What is the coolest thing about Deep Impact?
Deep Impact is one of those rare opportunities to do something no one else in the world has ever done. I will never fly in space, nor will I hit the winning run in the World Series, but I will be one of only a few people in the world who can say I helped put a crater the size of Coors Field in a comet. Now that's cool!

Why do you like working at Ball Aerospace?
Ball Aerospace is a unique place to work. During the almost 18 years I've worked at Ball I have been allowed to pursue many different opportunities, and work on some fascinating projects. I also appreciate Ball's strong commitment to family and personal well-being that is essential to maintaining a healthy work environment.

How did you end up in the aerospace industry?
I was given an opportunity to work on the Space Shuttle development as a summer job for Rockwell International. I was crammed in a large, drafty, airplane hangar with at least 500 coworkers, each with about 40 square feet of personal space. But, the excitement of what we were doing was great. At that time no one had ever driven a "truck" back through the Earth's atmosphere and landed it safely so it could be reused. Everybody understood the challenge and took personal responsibility for the lives on-board the Shuttle. It made the decision to stay in aerospace after graduation fairly easy.

What do you do in your spare time?
I don't have much spare time right now, but when I have spare time I like to ski, bike, and hike with my family.

What is one yet-to-be achieved life goal?
To see my children as happy, self confident, and successful adults.

What do you hope to learn from the Deep Impact mission?
That Ball Aerospace is capable of successfully completing inter-planetary missions.

Who inspired you?
My father has been my greatest inspiration. He has always set a great example of taking responsibility for the choices you make in life, and accepting the challenges with dignity.

Were you a science-oriented kid?
Yes, my mom still has a caricature (done in 1968) of me riding on a rocket. The caption is "Hey mom, look what I built!" How scary is that?

What was your favorite book as a kid?
I really didn't have a favorite. I liked comic books, and adventure stories.

What did you want to be when you were a kid?
I wanted to build things. I would wander through the open fields in my neighborhood looking for scraps of lumber, bike parts, old lawnmowers, and build stuff with whatever I found.

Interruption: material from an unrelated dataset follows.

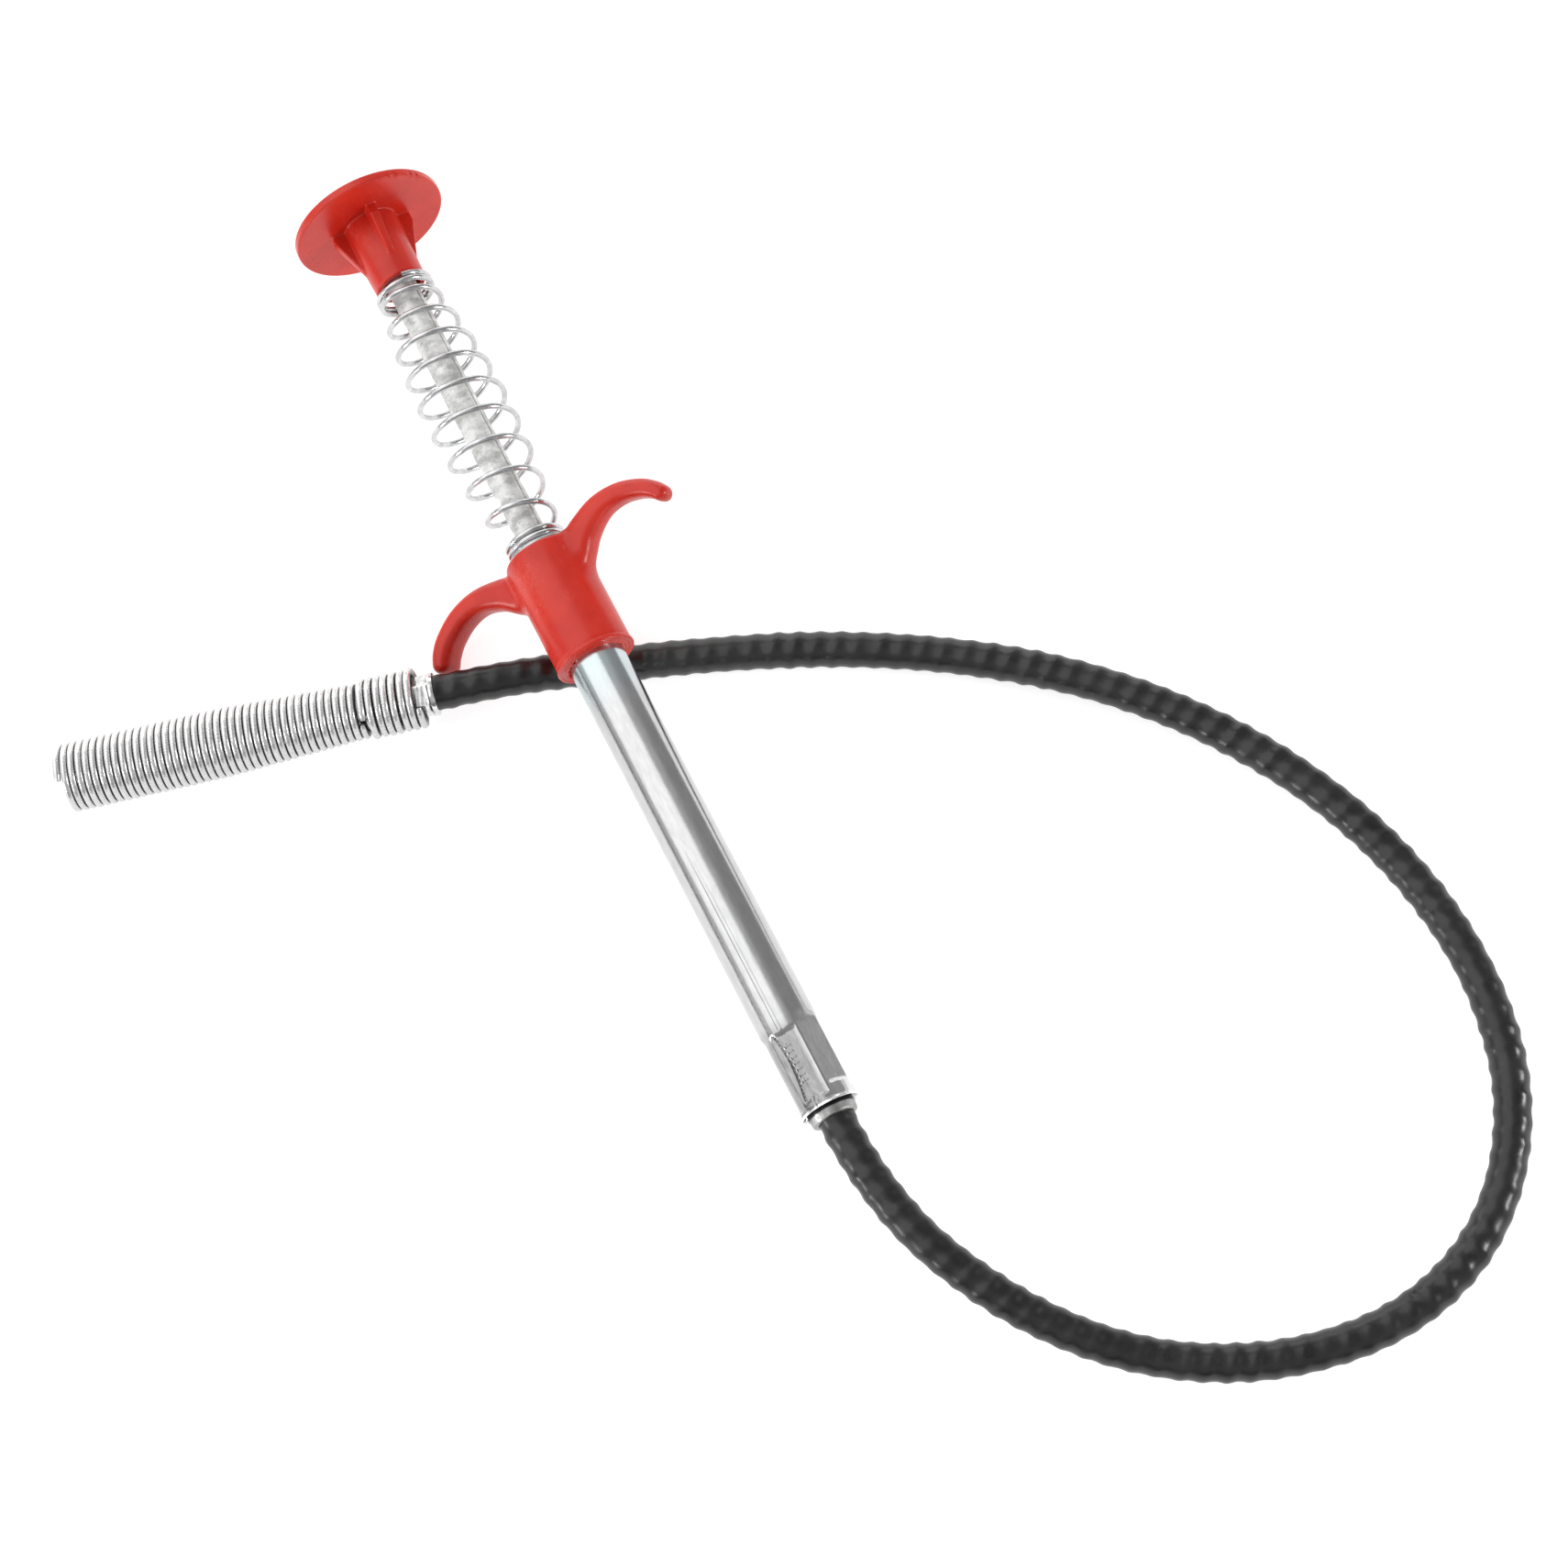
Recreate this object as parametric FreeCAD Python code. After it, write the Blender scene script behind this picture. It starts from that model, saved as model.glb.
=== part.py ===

I don't have to scrounge through the fields to get parts for Deep Impact, and they won't let me touch the hardware anymore, but I still love to be in the shops watching it all come together.

Biographical details contained on these pages were correct during the Deep Impact mission which ended in 2006. Several scientists from Deep Impact are now working on related missions such as EPOXI and Stardust-NExT.